A confused understanding of communion, one which is overtly physical, one which confuses the accidents, the physical form, with the substance, undermines the sacrament, as it is clear what we physically receive is bread and wine. By ignoring the symbolic side of the sacrament, many have come to believe there is no symbol involved. They come to think of the eucharist in ways which run contrary to its proper appreciation, and so, it is easy to see why many reject it, because all they sense is bread and wine. The richness of communion certainly lies with Christ; he truly comes to us in a sacramental presence, but it is also a richness which includes all that Christ has used to bring this about that presence, including the material, physical form, and the rich, symbolic elements which can be discerned in that physical form. We need to learn to appreciate symbols, for when we do so, we will not be so literal minded, not so simple in our approach to the world, and we will find, as a result, a much bigger, grandeur, beautiful world lies before us, even as in and that world, we find a richer, more dynamic relationship with God.

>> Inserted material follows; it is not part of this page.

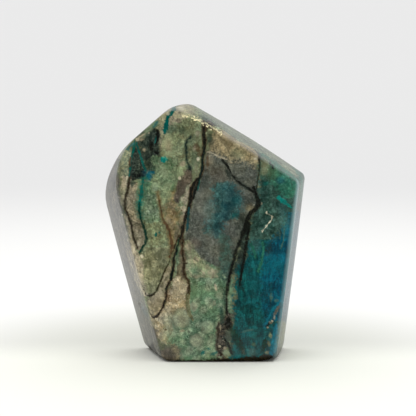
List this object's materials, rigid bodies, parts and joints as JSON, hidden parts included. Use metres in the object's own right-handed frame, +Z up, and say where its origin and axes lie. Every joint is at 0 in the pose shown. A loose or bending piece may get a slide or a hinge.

[1] Lanfranc of Canterbury, “On the Body and Blood of the Lord” in Lanfranc of Canterbury: On the Body and Blood of the Lord and Guitmund of Aversa: On The Truth of the Body and Blood of Christ in the Eucharist. Trans. Mark G. Vaillancourt (Washington, DC: Catholic University of America Press, 2009), 53.

[2] St. Albert the Great, On the Body of the Lord. Trans. Sr. Albert Marie Surmanski, OP (Washington, DC: CUA Press, 2017), 234.

[3] St. Albert the Great, On the Body of the Lord, 243.